Accounting rules will prevent Illumina from booking most of the revenue from the sale of at least 13 Genome Analyzers that Solexa shipped to early-access customers, Illumina President and CEO Jay Flatley said at an investor conference last week.
A few weeks before it was acquired by Illumina in late January, Solexa said it had begun invoicing early-access customers in the fourth quarter, and that it expected to begin recording revenue from these placements in the current quarter.
“Due to the wonders of acquisition accounting, much of the revenue that occurred [before the merger was completed], even though it was not recognized as revenue for Solexa, … will not be recognizable by us,” said Flatley, who spoke at the Cowen and Company 27th Health Care Conference in Boston. “So that revenue will disappear, it will not be recognized either by Solexa or by Illumina.”
The rule will affect all 13 units that Solexa shipped in 2006, as well as any additional systems shipped between Jan. 1 and Jan. 26, the date Illumina completed the acquisition, a company spokeswoman told In Sequence.
At the conference, Flatley said the integration of Solexa is “going quite well.” By now, sales and support are “100 percent integrated and fully operational as a single sales force,” he said, having just finished an internal company sales meeting last week.
Research and development, on the other hand, has not been consolidated yet. “We think it will take a little bit longer for us to put together all of the key R&D teams,” Flatley said. Illumina had been conducting internal research in the area of sequencing, he added, which will be combined with Solexa’s R&D groups.
He also reiterated that as of early February, the company had received 40 orders for the instrument, including the 13 systems it had shipped to early-access customers by the end of 2006.

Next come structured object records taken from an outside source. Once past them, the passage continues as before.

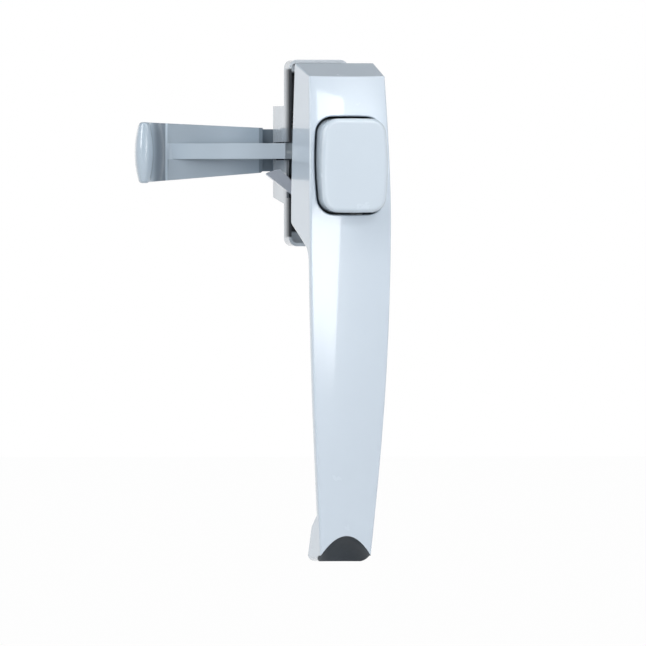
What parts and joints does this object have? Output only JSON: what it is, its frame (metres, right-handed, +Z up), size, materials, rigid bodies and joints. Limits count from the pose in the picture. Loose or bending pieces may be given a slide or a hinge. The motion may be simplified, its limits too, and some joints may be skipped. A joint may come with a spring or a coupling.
{
  "type": "storm door handle set",
  "caption": "Storm door handle set: long bowed outside pull with a push button, and an inside latch case with a swinging lever and a night lock tab.",
  "frame": {"origin": "on the back plane of the outside pull, where it meets the door, at the axis of the push rod", "axes": "+X to the right as seen from outside, +Y through the door into the room, +Z up"},
  "size_m": [0.0938, 0.0904, 0.1968],
  "materials": {
    "pull_paint": "gloss",
    "button_paint": "gloss",
    "case_paint": "gloss",
    "lever_paint": "gloss",
    "lock_paint": "gloss",
    "steel": "zinc plated",
    "spring_steel": "drawn wire"
  },
  "bodies": {
    "frame": {"outside_handle": "pull_paint", "button_spring": "spring_steel", "upper_screw": "steel", "lower_screw": "steel", "latch_case": "case_paint", "pivot_pin": "steel", "lever_spring": "spring_steel", "lock_rivet": "steel", "lock_washer": "steel"},
    "button": {"push_button": "button_paint", "push_rod": "steel", "rod_clip": "spring_steel"},
    "lever": {"latch_lever": "lever_paint"},
    "lock": {"lock_lever": "lock_paint"}
  },
  "joints": [
    {"name": "lever_swing", "type": "hinge", "parent": "frame", "child": "lever", "pos_m": [-0.0062, 0.0395, 0], "axis": [0, 0, 1], "range_deg": [0, 20], "stiffness_Nm_per_rad": 0.12, "springref_deg": -20.05},
    {"name": "button_slide", "type": "slide", "parent": "frame", "child": "button", "axis": [0, 1, 0], "range_m": [0, 0.003], "stiffness_N_per_m": 40, "springref_m": -0.004, "deforming": ["button_spring"]},
    {"name": "lock_swing", "type": "hinge", "parent": "frame", "child": "lock", "pos_m": [-0.004, 0.0262, -0.0155], "axis": [0, 1, 0], "range_deg": [-12, 9]}
  ],
  "couplings": [
    {"joint": "button_slide", "follows": "lever_swing", "m_per_rad": 0.00859}
  ]
}
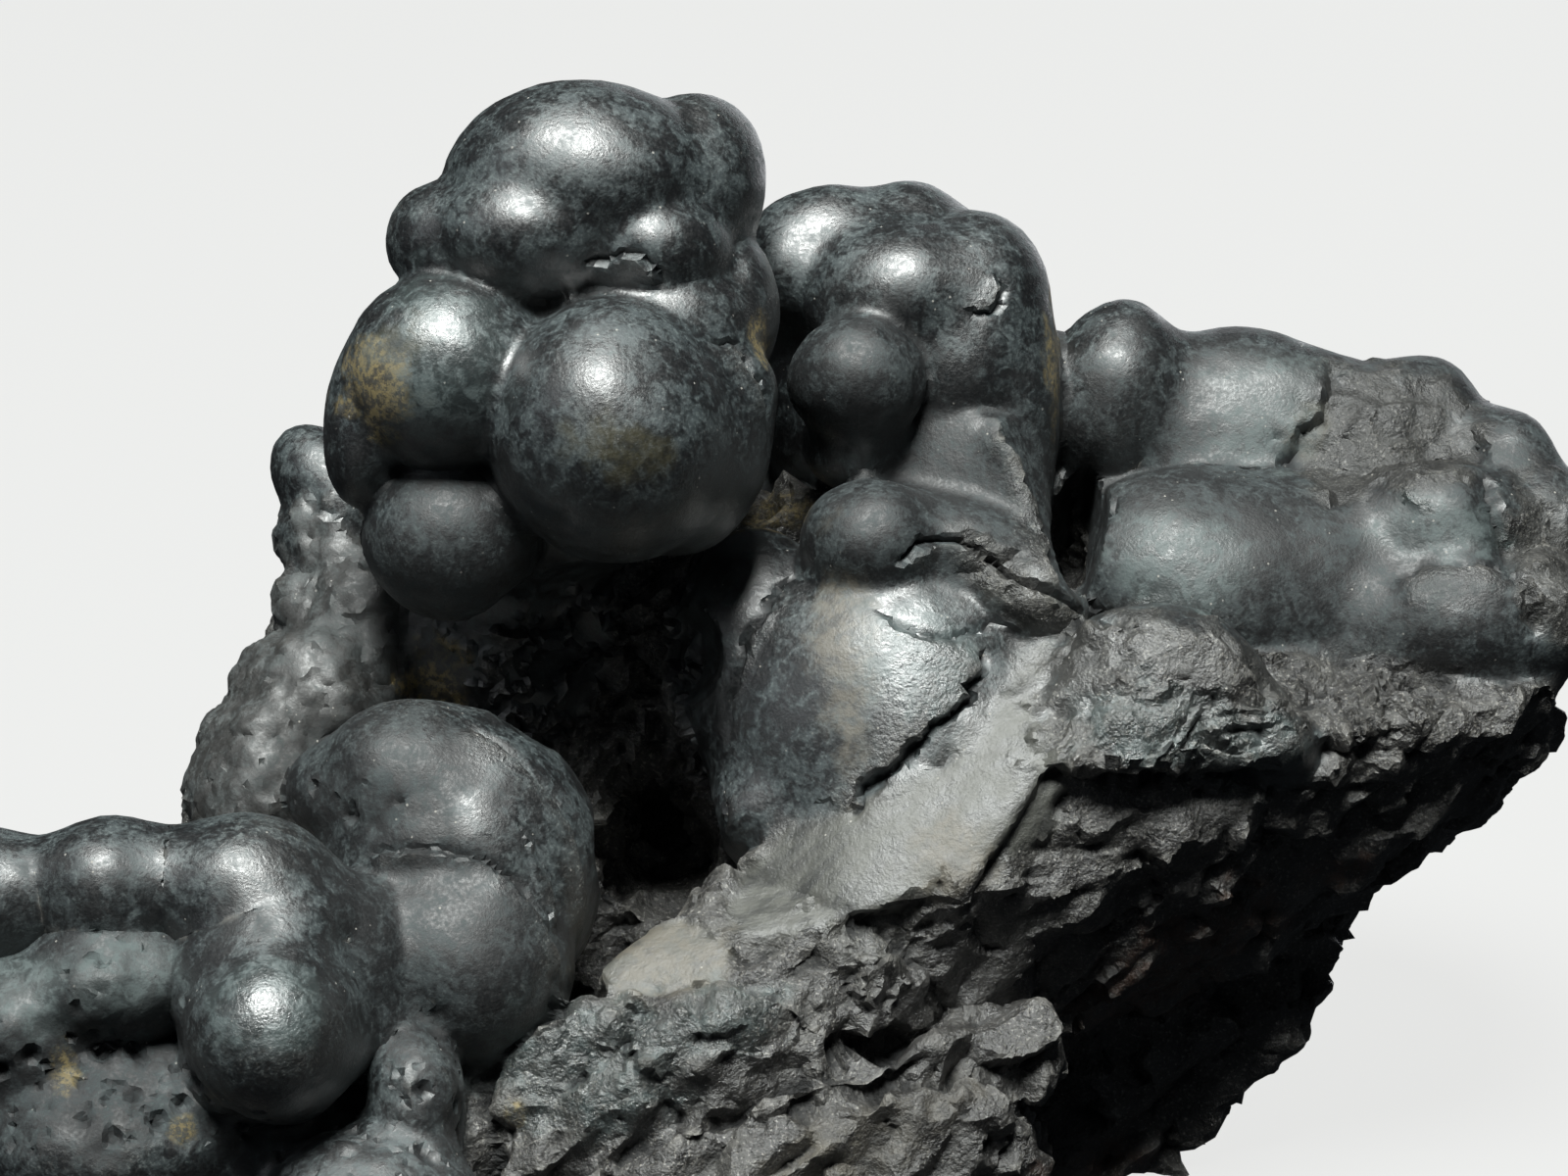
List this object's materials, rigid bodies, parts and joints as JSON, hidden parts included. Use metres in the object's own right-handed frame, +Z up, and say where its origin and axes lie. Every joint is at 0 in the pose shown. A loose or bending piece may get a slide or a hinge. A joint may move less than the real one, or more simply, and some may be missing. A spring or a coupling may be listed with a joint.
{
  "type": "goethite specimen",
  "caption": "Hand specimen of botryoidal goethite: dark satin grape-like lumps grown on broken iron-oxide rock, cut off flat underneath so that it stands.",
  "frame": {"origin": "on the flat cut underneath, below the middle of the lumps seen from the front", "axes": "+Z up from the flat cut, +X towards the overhanging slab at the right, -Y towards the side with the open hollow under the tallest lumps"},
  "size_m": [0.0886, 0.0571, 0.0605],
  "materials": {
    "goethite": "satin blue-black crust with dull grey-brown broken rock"
  },
  "bodies": {
    "root": {"goethite": "goethite"}
  },
  "joints": []
}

“Due to the wonders of acquisition accounting, much of the revenue that occurred [before the merger was completed], even though it was not recognized as revenue for Solexa, … will not be recognizable by us. So that revenue will disappear.”

Illumina said in February that it expects to generate between $64 million and $68 million in total revenues for the first quarter but did not break out how much of that would derive from its sequencing business. The company generated $29.1 million during the same period in 2006.

On the sequencing service side, Flatley said the company has now delivered its first data to customers “under a series of service contracts that we have had in the backlog.”
These contracts included both resequencing projects and gene-expression projects, he added.
Flatley did not mention who these service customers are, but Solexa said last summer that it had converted several contracts of existing MPSS customers to the new sequencing technology. At that time, the company also said it had signed new sequencing service contracts.
As of the third quarter last year, Solexa had not recorded any service revenues from its new Genome Analysis System.